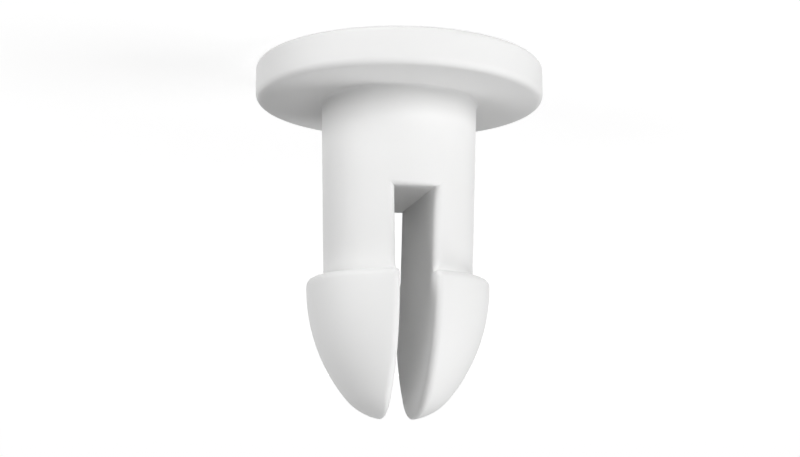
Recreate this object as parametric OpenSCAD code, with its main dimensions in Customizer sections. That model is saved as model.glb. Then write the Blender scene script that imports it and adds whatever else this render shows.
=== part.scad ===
// Push-in fastener: a one-piece moulded clip with a flat round head, a slotted shank
// and a barbed nose whose two legs spring together as it is pushed into a round hole.
// Millimetres. Z = 0 is the head's outer face, the axis is +Z, and the nose points up.

/* [Head] */

// Head diameter
head_d = 12; // [8:0.5:20]

// Head thickness
head_t = 1.55; // [0.8:0.05:3]

// Rounding of the head's outer edge
head_face_r = 0.25; // [0.1:0.05:0.4]

// Rounding of the head's edge on the shank side
head_seat_r = 0.3; // [0.1:0.05:0.4]

/* [Shank] */

// Shank diameter where it meets the head
shank_root_d = 6.48; // [6.2:0.02:7.4]

// Shank diameter just before the barb
shank_end_d = 6.12; // [5.6:0.02:6.8]

// Length from the head's seat to the barb's shoulder
grip_l = 7.45; // [4:0.05:20]

// Fillet between the shank and the head
root_r = 0.15; // [0.05:0.05:0.5]

/* [Nose] */

// Largest diameter, over the barb
barb_d = 7.5; // [6.8:0.1:10.5]

// Rounding of the barb's shoulder edge
shoulder_r = 0.3; // [0.1:0.05:0.5]

// Length from the barb's shoulder to where the nose would end if it had no slot
nose_l = 5.7; // [3.5:0.1:8]

// Radius of the long curve of the nose, in a section through the axis
nose_r = 7.1; // [5:0.1:14]

// Radius of the blunt end of the nose, in the same section
tip_r = 2.4; // [1:0.1:3.2]

/* [Slot] */

// Slot width at its closed end
slot_root_w = 1.64; // [0.8:0.02:2.4]

// Slot width between the tips
slot_tip_w = 1.2; // [0.6:0.02:2.2]

// How far the slot runs into the shank from the barb's shoulder
slot_into_shank = 3.4; // [1:0.1:7]

// Rounding along the slot's long edges
slot_edge_r = 0.25; // [0.1:0.05:0.4]

// Rounding of the edge at the slot's closed end
slot_end_r = 0.2; // [0.05:0.05:0.4]

/* [Hidden] */

$fn = 96;

plastic = [0.93, 0.93, 0.92];

// A cutting shape reaches this far past what it cuts.
reach = 20;

// A rounding along the slot sits this far proud of touching the outside, so the two cross.
edge_ease = 0.006;

// The rounding along a leg's nose is laid through its right place at these shares of the arc.
edge_stations = [0.1, 0.5, 0.9];

head_r = head_d / 2;
shank_root_rad = shank_root_d / 2;
shank_end_rad = shank_end_d / 2;
barb_r = barb_d / 2;

seat_z = head_t;
shoulder_z = head_t + grip_l;
total_l = shoulder_z + nose_l;
slot_z = shoulder_z - slot_into_shank;

// The centre of the blunt end's arc is at least this far from the axis.
tip_centre_min_x = 0.05;

// Where the nose is widest: right after the shoulder's rounding.
widest_z = shoulder_z + shoulder_r;

// The nose's two arcs meet in a smooth line. All of this lies in the axial section.
// Where both arcs are too short for the nose, a straight band before them makes up its length.
nose_centre_x = barb_r - nose_r;
tip_centre_z = total_l - tip_r;
arc_gap = nose_r - tip_r;
longest_rise = half_chord(arc_gap, tip_centre_min_x - nose_centre_x);
tip_rise = min(tip_centre_z - widest_z, longest_rise);
nose_centre_z = tip_centre_z - tip_rise;
tip_centre_x = nose_centre_x + half_chord(arc_gap, tip_rise);
meet_z = nose_centre_z + tip_rise * nose_r / arc_gap;

// Each leg leans in, so the slot is narrower at the tips than at its closed end.
slot_l = total_l - slot_z;
wall_root_x = slot_root_w / 2;
wall_tip_x = slot_tip_w / 2;
lean = atan((wall_root_x - wall_tip_x) / slot_l);

// Radius of the tapered shank at height z.
function shank_rad(z) = shank_root_rad
    + (shank_end_rad - shank_root_rad) * (z - seat_z - root_r) / (grip_l - root_r);

// Half the length of a chord across a disc of radius rad, at distance x from its centre.
function half_chord(rad, x) = sqrt(rad * rad - x * x);

// Radius at height z of the nose's long arc, moved in by inset.
function nose_rad(z, inset) = nose_centre_x + half_chord(nose_r - inset, z - nose_centre_z);

// Distance from the axis to a leg's flat wall at height z.
function wall_x(z) = wall_root_x + (wall_tip_x - wall_root_x) * (z - slot_z) / slot_l;

// A ball that rounds a wall's edge touches the wall and the outside, from within the leg.
// Its centre moves on a surface of radius rad at height z, this far from the plane Y = 0.
function ball_y(z, rad) = half_chord(rad + edge_ease, wall_x(z) + slot_edge_r);

// The circle through three points, as [x, y, radius].
function circle_through(a, b, c) =
    let (d = 2 * (a[0] * (b[1] - c[1]) + b[0] * (c[1] - a[1]) + c[0] * (a[1] - b[1])))
    let (x = (a * a * (b[1] - c[1]) + b * b * (c[1] - a[1]) + c * c * (a[1] - b[1])) / d)
    let (y = (a * a * (c[0] - b[0]) + b * b * (a[0] - c[0]) + c * c * (b[0] - a[0])) / d)
    [x, y, norm([x, y] - a)];

// Over the nose the ball's path, seen square to the wall, is an arc.
nose_path = [
    for (share = edge_stations)
        let (z = nose_centre_z + share * (meet_z - nose_centre_z))
        [ball_y(z, nose_rad(z, slot_edge_r)), z]
];
nose_arc = circle_through(nose_path[0], nose_path[1], nose_path[2]);

// Over the shank the path is straight, and leans by this angle.
shank_path_root = ball_y(slot_z, shank_rad(slot_z) - slot_edge_r);
shank_path_end = ball_y(shoulder_z, shank_end_rad - slot_edge_r);
path_lean = atan((shank_path_root - shank_path_end) / slot_into_shank);

// A quarter of the plane, x above 0 and y below 0, with its corner rounded to radius r.
module rounded_quarter(r) {
    difference() {
        translate([0, -2 * reach])
            square([reach, 2 * reach]);
        difference() {
            translate([-r, -r])
                square([2 * r, 2 * r]);
            translate([r, -r])
                circle(r);
        }
    }
}

// Axial section of the head: a disc with both edges rounded.
module head_section() {
    difference() {
        square([head_r, head_t]);
        translate([head_r - head_face_r, 0])
            edge_waste(head_face_r);
        translate([head_r - head_seat_r, head_t])
            mirror([0, 1])
                edge_waste(head_seat_r);
    }
}

// What a rounding of radius r takes off an outer corner at [r, 0].
module edge_waste(r) {
    difference() {
        translate([0, -r])
            square([2 * r, 2 * r]);
        translate([0, r])
            circle(r);
    }
}

// Axial section of the tapered shank, with the fillet at the head.
module shank_section() {
    polygon([
        [0, seat_z - head_t / 2],
        [shank_root_rad, seat_z - head_t / 2],
        [shank_root_rad, seat_z + root_r],
        [shank_end_rad, shoulder_z],
        [shank_end_rad, widest_z],
        [0, widest_z]
    ]);
    translate([shank_root_rad, seat_z])
        difference() {
            translate([-root_r, -root_r])
                square([2 * root_r, 2 * root_r]);
            translate([root_r, root_r])
                circle(root_r);
        }
}

// Axial section of the nose: the shoulder with its rounding, the long arc and the blunt end.
module nose_section() {
    translate([0, shoulder_z])
        square([barb_r - shoulder_r, shoulder_r]);
    translate([barb_r - shoulder_r, widest_z])
        intersection() {
            circle(shoulder_r);
            translate([0, -shoulder_r])
                square([shoulder_r, shoulder_r]);
        }
    if (nose_centre_z > widest_z)
        translate([0, widest_z])
            square([barb_r, nose_centre_z - widest_z]);
    intersection() {
        translate([nose_centre_x, nose_centre_z])
            circle(nose_r);
        translate([0, widest_z])
            square([barb_r, meet_z - widest_z]);
    }
    intersection() {
        translate([tip_centre_x, tip_centre_z])
            circle(tip_r);
        translate([tip_centre_x, tip_centre_z])
            square([barb_r, tip_r]);
    }
    translate([0, tip_centre_z])
        square([tip_centre_x, tip_r]);
}

// The whole outside, before the slot is cut.
module outer_form() {
    rotate_extrude() {
        head_section();
        shank_section();
        nose_section();
    }
}

// A slab of all that lies between two heights.
module between(z_low, z_high) {
    translate([-reach, -reach, z_low])
        cube([2 * reach, 2 * reach, z_high - z_low]);
}

// Puts its children, made for a wall at x = 0 and z from the slot's end, on a leg's own wall.
module on_wall() {
    translate([wall_root_x, 0, slot_z])
        rotate([0, -lean, 0])
            children();
}

// Its child made for the +Y edge of a wall, kept where the same shape for the -Y edge also is.
module for_both_edges() {
    on_wall()
        intersection() {
            children();
            mirror([0, 1, 0])
                children();
        }
}

// All that the rounded edges leave of a leg beside the shank, on the +X side.
module shank_edges() {
    for_both_edges()
        rotate([path_lean, 0, 0])
            translate([0, shank_path_root + slot_edge_r, -reach])
                linear_extrude(2 * reach)
                    rounded_quarter(slot_edge_r);
}

// All that the rounded edges leave of a leg beside the nose, on the +X side. The edge is
// straight up to the height of the arc's centre, and follows the arc from there.
module nose_edges() {
    for_both_edges()
        translate([0, nose_arc[0], nose_arc[1] - slot_z]) {
            translate([0, nose_arc[2] + slot_edge_r, -reach])
                linear_extrude(reach)
                    rounded_quarter(slot_edge_r);
            rotate([0, 90, 0])
                rotate([0, 0, 90])
                    rotate_extrude(angle = 180)
                        intersection() {
                            translate([nose_arc[2] + slot_edge_r, 0])
                                mirror([1, -1])
                                    rounded_quarter(slot_edge_r);
                            square([2 * reach, reach]);
                        }
        }
}

// What the rounding at the slot's closed end takes off the shank, before the legs keep theirs.
module slot_end_waste() {
    rotate_extrude()
        translate([shank_rad(slot_z) - slot_end_r, slot_z])
            mirror([0, 1])
                edge_waste(slot_end_r);
}

// The head and the solid part of the shank. Its rounding meets the legs' in a mitre.
module solid_end() {
    difference() {
        intersection() {
            outer_form();
            between(-reach, slot_z);
        }
        difference() {
            slot_end_waste();
            both_sides()
                shank_edges();
        }
    }
}

// One leg, on the +X side.
module leg() {
    intersection() {
        outer_form();
        between(slot_z, shoulder_z);
        shank_edges();
    }
    intersection() {
        outer_form();
        between(shoulder_z, total_l + reach);
        nose_edges();
    }
}

// Its child, made on the +X side, and a copy of it on the -X side.
module both_sides() {
    for (turn = [0, 180])
        rotate([0, 0, turn])
            children();
}

module push_in_fastener() {
    color(plastic)
        union() {
            solid_end();
            both_sides()
                leg();
        }
}

push_in_fastener();
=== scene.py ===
from collections import namedtuple
from math import acos, asin, atan, cos, hypot, pi, radians, sin, sqrt

import bmesh
import bpy
from mathutils import Matrix, Vector


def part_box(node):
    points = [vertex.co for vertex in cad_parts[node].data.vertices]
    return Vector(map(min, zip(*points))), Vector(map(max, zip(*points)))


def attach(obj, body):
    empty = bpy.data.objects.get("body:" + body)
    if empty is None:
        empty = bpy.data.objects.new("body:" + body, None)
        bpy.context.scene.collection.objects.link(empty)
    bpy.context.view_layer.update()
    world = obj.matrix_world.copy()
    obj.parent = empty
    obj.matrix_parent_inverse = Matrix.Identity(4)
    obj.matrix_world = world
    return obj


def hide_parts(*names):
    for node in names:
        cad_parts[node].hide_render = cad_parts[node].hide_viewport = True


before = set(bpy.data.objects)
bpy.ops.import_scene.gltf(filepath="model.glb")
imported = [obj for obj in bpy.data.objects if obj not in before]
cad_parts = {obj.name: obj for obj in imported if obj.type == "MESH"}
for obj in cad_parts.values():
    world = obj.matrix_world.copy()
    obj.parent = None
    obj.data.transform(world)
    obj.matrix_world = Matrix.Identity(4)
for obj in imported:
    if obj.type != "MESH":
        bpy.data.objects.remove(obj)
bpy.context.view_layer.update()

# Sizes of the fastener, in millimetres. Z is 0 at the head's outer face and runs up the shank.
MM = 0.001
low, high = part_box("push_in_fastener")
HEAD_RADIUS = (high.x - low.x) / 2 / MM
HEAD_THICK = 1.55
HEAD_FACE_ROUND = 0.25
HEAD_SEAT_ROUND = 0.3
ROOT_FILLET = 0.15
SHANK_ROOT_RADIUS = 3.24
SHANK_END_RADIUS = 3.06
GRIP = 7.45
BARB_RADIUS = 3.75
SHOULDER_ROUND = 0.3
NOSE_LENGTH = 5.7
NOSE_ARC = 7.1
TIP_ARC = 2.4
SLOT_ROOT_HALF = 0.82
SLOT_TIP_HALF = 0.6
SLOT_INTO_SHANK = 3.4
SLOT_EDGE_ROUND = 0.25
SLOT_END_ROUND = 0.2

# The rounding of a leg's wall is smaller at the shoulder and at the tip.
CORNER_EDGE_ROUND = 0.09
SHOULDER_EDGE_ROUNDS = [0.08, 0.1, 0.12]
TIP_EDGE_ROUND = 0.1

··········

Extract verbatim only those lines that run from the line with "the -X side." to the line with "bpy.data.objects.remove(obj)", inclusive.

**Solution to this problem**
// Its child, made on the +X side, and a copy of it on the -X side.
module both_sides() {
    for (turn = [0, 180])
        rotate([0, 0, turn])
            children();
}

module push_in_fastener() {
    color(plastic)
        union() {
            solid_end();
            both_sides()
                leg();
        }
}

push_in_fastener();
=== scene.py ===
from collections import namedtuple
from math import acos, asin, atan, cos, hypot, pi, radians, sin, sqrt

import bmesh
import bpy
from mathutils import Matrix, Vector


def part_box(node):
    points = [vertex.co for vertex in cad_parts[node].data.vertices]
    return Vector(map(min, zip(*points))), Vector(map(max, zip(*points)))


def attach(obj, body):
    empty = bpy.data.objects.get("body:" + body)
    if empty is None:
        empty = bpy.data.objects.new("body:" + body, None)
        bpy.context.scene.collection.objects.link(empty)
    bpy.context.view_layer.update()
    world = obj.matrix_world.copy()
    obj.parent = empty
    obj.matrix_parent_inverse = Matrix.Identity(4)
    obj.matrix_world = world
    return obj


def hide_parts(*names):
    for node in names:
        cad_parts[node].hide_render = cad_parts[node].hide_viewport = True


before = set(bpy.data.objects)
bpy.ops.import_scene.gltf(filepath="model.glb")
imported = [obj for obj in bpy.data.objects if obj not in before]
cad_parts = {obj.name: obj for obj in imported if obj.type == "MESH"}
for obj in cad_parts.values():
    world = obj.matrix_world.copy()
    obj.parent = None
    obj.data.transform(world)
    obj.matrix_world = Matrix.Identity(4)
for obj in imported:
    if obj.type != "MESH":
        bpy.data.objects.remove(obj)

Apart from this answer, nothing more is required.